Reeves went to work at The Liberal newspaper. He was a legal reporter at the Barbados Agricultural Reporter covering the House of Assembly when he resigned to study law. In 1860, Reeves went to England. He was patronised with funds collected by the black community, to stay in the United Kingdom, to study at the Middle Temple.

== Legal and political career ==
Reeves was called to the Bar of England and Wales in 1863 and the Barbados Bar in 1864. He served as Attorney-General of St. Vincent briefly in 1867.

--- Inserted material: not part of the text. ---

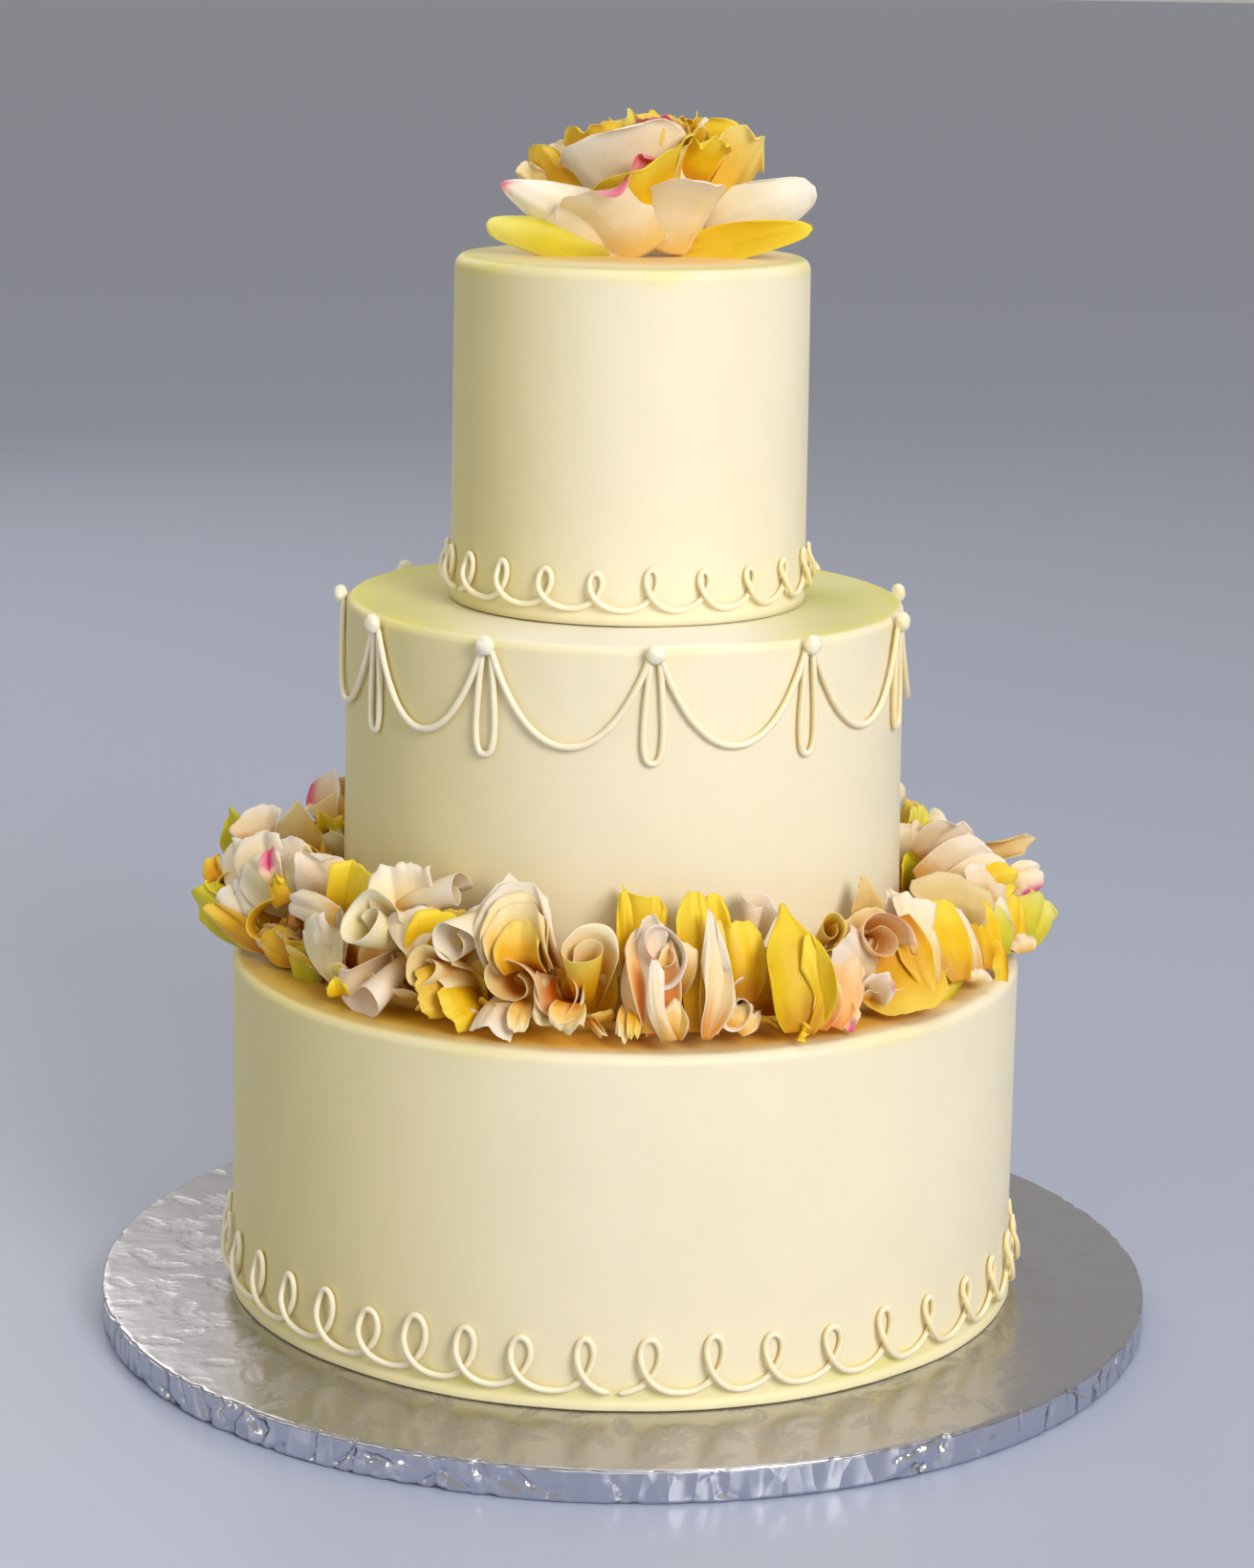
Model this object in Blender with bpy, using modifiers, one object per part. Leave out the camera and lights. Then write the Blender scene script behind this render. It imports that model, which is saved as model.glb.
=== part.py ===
# Wedding cake: three round iced tiers on a foil board, a piped scroll round the lowest and the
# highest tier, a garland of swags round the middle one, a ring of rolled and folded petals on the
# lowest ledge, and one open rose on top.
# Metres, +Z up. The front of the cake faces -Y and the board rests on z = 0.
# An azimuth is in degrees, 0 at the front and growing toward +X.

import bpy
import bmesh
import numpy as np

mm = 0.001
clearance = 0.3 * mm  # space left between pieces that touch

# Board and tiers: radius at the foot, radius at the top, height of the top, sideways offset
boardRadius = 203.2 * mm
boardHeight = 13.0 * mm
boardEdge = 1.2 * mm
tiers = {
    "tier_bottom": dict(foot=151.4 * mm, top=150.9 * mm, level=143.5 * mm, shift=-1.1 * mm, rim=4.0 * mm),
    "tier_middle": dict(foot=106.8 * mm, top=105.0 * mm, level=278.8 * mm, shift=-2.9 * mm, rim=3.4 * mm),
    "tier_top": dict(foot=66.9 * mm, top=65.9 * mm, level=406.5 * mm, shift=-2.5 * mm, rim=4.5 * mm),
}
lipHeight = 4.0 * mm  # the icing turns outward a little where the lowest tier meets the board
lipDepth = 0.9 * mm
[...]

In 1874, he became the representative for the parish of Saint Joseph in the House of Assembly and was appointed Solicitor-General of Barbados. In 1876, he opposed proposals by Governor John Pope-Hennessy to federate Barbados and the Windward Islands, attracting large public support and resigned as Solicitor-General. In 1878, he opposed similar proposals to reform the House of Assembly by adding Crown-nominated members.

In 1882, Reeves was appointed Attorney-General and, in 1883, he was made Queen's Counsel. He served as Attorney General of Barbados from 1882 to 1886.

In 1886, Reeves became the first black Chief Justice of Barbados. He served in this position until his death in 1902. In 1889, Reeves was knighted by Queen Victoria, and became the first Barbadian, and the first black man, to be knighted by a British sovereign.

==Personal life and death==
In 1868, Reeves married Margaret Rudder, the daughter of J. T. R. Rudder. The couple had one daughter.

Reeves died on 9 January 1902 at his home in St. Michael’s, Bridgetown and was afforded a public funeral. He was survived by his daughter.